Bitcoin Slides Below $80,000 as Risk Appetite Fades

Cryptocurrencies also added to the negative sentiment.

Bitcoin fell below $80,000 for the first time since April, signaling that investors were pulling back from speculative assets following the sell-off in precious metals. The world’s largest cryptocurrency was last trading around $76,700, extending weekend losses.

Market strategists noted that the simultaneous declines across equities, metals, and digital assets point to widespread deleveraging as traders reassess exposure to riskier corners of the market.

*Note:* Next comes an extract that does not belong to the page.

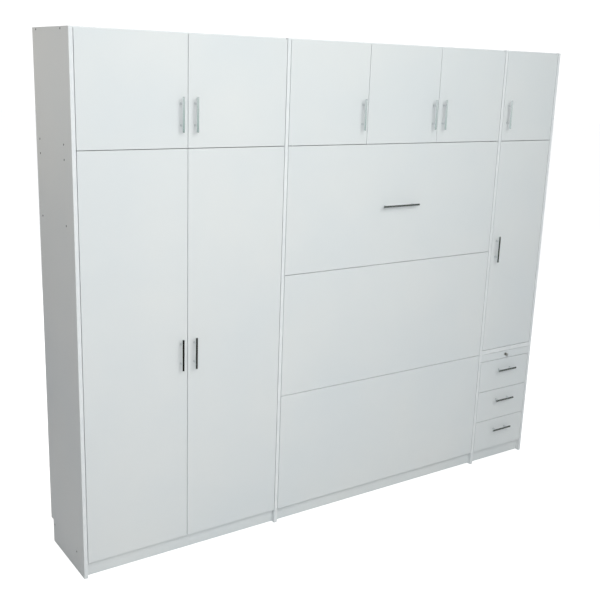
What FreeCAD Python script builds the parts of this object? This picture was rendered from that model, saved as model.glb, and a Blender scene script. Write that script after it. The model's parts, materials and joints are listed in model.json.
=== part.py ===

U.S. Futures Point Lower After Weak Wall Street Finish

U.S. equity futures declined during early Asia hours, suggesting a cautious start to the new month on Wall Street.

Dow Jones Industrial Average futures slipped about 143 points, or 0.3%. S&P 500 futures fell roughly 0.6%, while Nasdaq-100 futures dropped close to 1%, reflecting continued pressure on technology stocks.

Last Friday, U.S. markets closed lower as tech shares stayed under strain, even as investors largely welcomed President Donald Trump’s nomination of Kevin Warsh to lead the Federal Reserve.

The S&P 500 fell 0.43% to end at 6,939.03, marking its third consecutive daily decline, though the index still managed to post a gain for January overall. The Dow Jones Industrial Average eased 0.36% to 48,892.47, while the Nasdaq Composite underperformed, sliding 0.94% to 23,461.82. All three benchmarks dropped more than 1% at their session lows.

Volatility Returns to Global Markets

Monday’s sharp move in South Korean stocks highlights how quickly volatility has returned to global markets, with investors grappling with shifting expectations around U.S. monetary policy, slowing growth signals in parts of Asia, and steep corrections in commodities and crypto.

With multiple asset classes under pressure at once, traders are bracing for continued turbulence in the days ahead, watching closely for signs of stabilization in precious metals, further direction from China’s economy, and whether Wall Street’s tech sector can regain its footing.